By Louise Parker Kelley
It’s Martin Luther King Jr. Day and I can’t go see his memorial. I must keep out of the Capitol, I cannot see Rosa Parks’ statue. I can’t go anywhere on the National Mall. There are soldiers protecting it, and tall fencing, and orders from Mayor Bowser and the DC Police, and the Park Police, the Capitol Police, the National Guard, and they all say, Keep Out. I know why, everyone knows why. There was an armed home invasion of the People’s House, and it failed, but now it must be defended –– perhaps well beyond Inauguration Day on the 20th. The barriers may have to stay, just as the concrete barriers and bollards have remained around government buildings for the past twenty years.
Large numbers of police and soldiers showed up hours after the mob stormed the Capitol, and now there are 20,000 troops stationed in and around the Mall.
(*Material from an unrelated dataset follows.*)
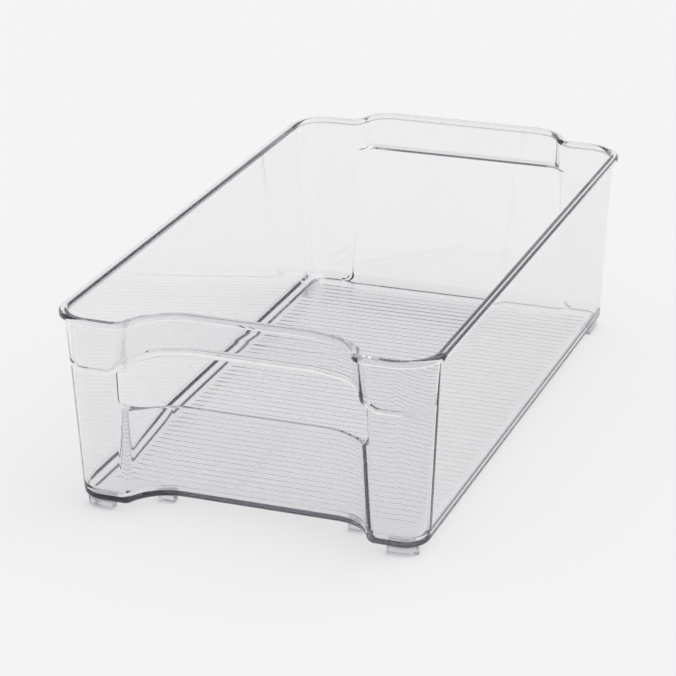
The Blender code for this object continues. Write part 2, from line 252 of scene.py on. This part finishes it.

It isn’t the first time the city had the army show up. And we don’t seem to have learned from the past. Even the recent past. Troops were posted at the Mall in June, after some graffiti was sprayed near the Lincoln Memorial and across part of the National Mall World War II Memorial after Black Lives Matter protests. Concern about the “optics” of that event made authorities hesitate to send any troops to protect the Capitol on January 6th.
This is what is happening in the town where I was born and raised, where so many respectful civil demonstrations have given voice to divergent points of view. Yet there were other protests, other times when the armed forces in camo showed up to protect the Mall. One of them began the change in access to the Capitol itself: On March 1, 1971, a bomb exploded in the Capitol building. Thousands of dollars of damage was done, but no one was hurt. The Weather Underground said they did the bombing to protest the invasion of Laos by US troops as the Vietnam war expanded. The Weathermen were a radical faction of those opposed to the war; they frequently used arson and bombs as tools.
In May of that year, the Mayday demonstrations by anti-war protestors ended with over twelve thousand people arrested in D.C., many of them swept up by the DC police just for being around people who “looked like they were demonstrators.” The mass arrests were a demand from President Nixon, and the DC Police Chief, Jerry Wilson, agreed. The appalling conditions those detained suffered, as well as the use of military troops to round up the peaceful protestors, changed how large demonstrations were handled in DC. The local police tried to avoid making mass arrests; they received training on how to refrain from being brutal to those who called them names or mocked them. Lawrence Roberts, in his excellent book Mayday 1971, explains that “One judge erased the 1882 law that . . . prevented demonstrations on Capitol grounds . . . it was found unconstitutional on its face.” However, his book also notes that X-ray machines were then installed at most of the Capitol entrances and guards began searching briefcases, purses, and bags.
Security was increased again after 9/11 and then extended to the Congressional mail after the anthrax attacks in September of 2001. Now, after January 6th there will be yet another level. This is what we do. We react, and then federal land in the District becomes more remote, a reinforced fortress of fear. I myself want Congress protected, and I also want to be able to again stroll through the halls of Congress. There has to be new way, so we don’t keep repeating the past. Lest we say, while looking at razor wire, the chant I’ve heard at so many demonstrations: “This is what democracy looks like.”
• Louise Parker Kelley is editor of “Called to the Mall,” a collection of schoolchildrens’ essays about the Mall.